Another reason I’m glad I participated in No Kings Day was witnessing the power of female friendships. I’ve never thought so much about this, but Zoey brought it up as we were walking back to my car after dinner. In our group, there were three mother/daughter pairs spanning all ages, as well as a sister-in-law, and my very best friend. I had never met a few of these women, yet when it was time to go, we were hugging goodbye. I think we underestimate the power of touch and how much we lose when we become isolated and in despair. Zoey was clearly impacted by the event; she had never done anything like this before. She said, “Girls can change the world. We are just all girls. We don’t need to wait on anyone to save us.”
She’s lucky to have amazing friends at college, and she knows the role my “girls” play in my life.
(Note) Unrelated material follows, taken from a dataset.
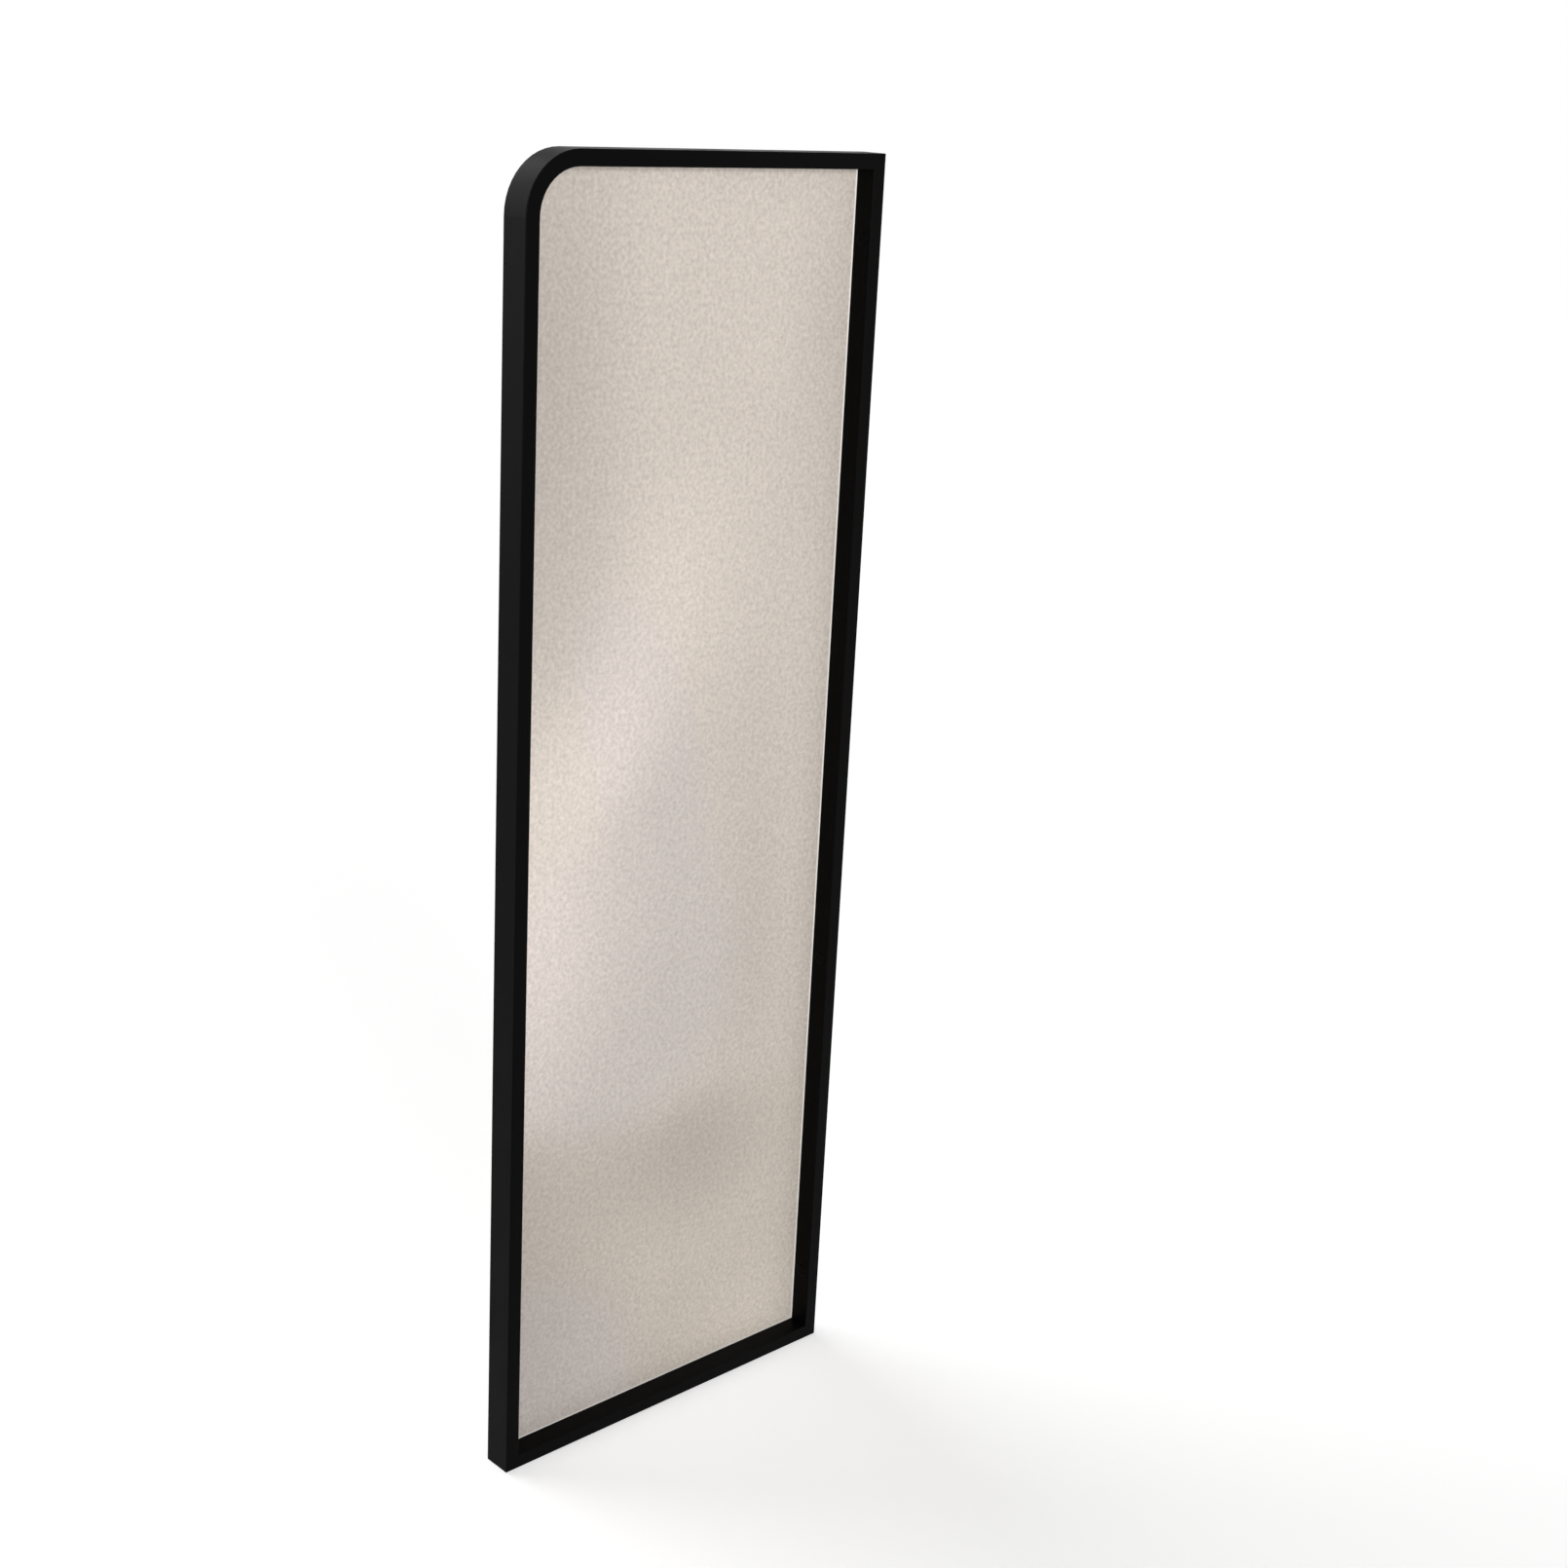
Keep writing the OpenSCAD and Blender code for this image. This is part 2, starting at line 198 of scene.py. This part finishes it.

As she turns the corner into adulthood, I’m glad that she is one of my “girls” too. None of us are biased against men as a whole; however, we “girls” are seeing a return to “traditional values,” ones that don’t include agency for ourselves. So, it is not all men, of course, but another Atwood quote comes to mind, “Don’t let the bastards grind you down.”
The reason I wanted to share these reflections is because I have felt ground down. Diminished. Less than. Silenced. These have been heavy words hanging around my neck, like a placard that I could not see myself. I needed to see others like me, to see their placards—their signs—to know that my fear and confusion and despair have been valid, but also to see that the individual does have power, when we are able to come together and exorcize the despair with voices in unison: “This is what democracy looks like!”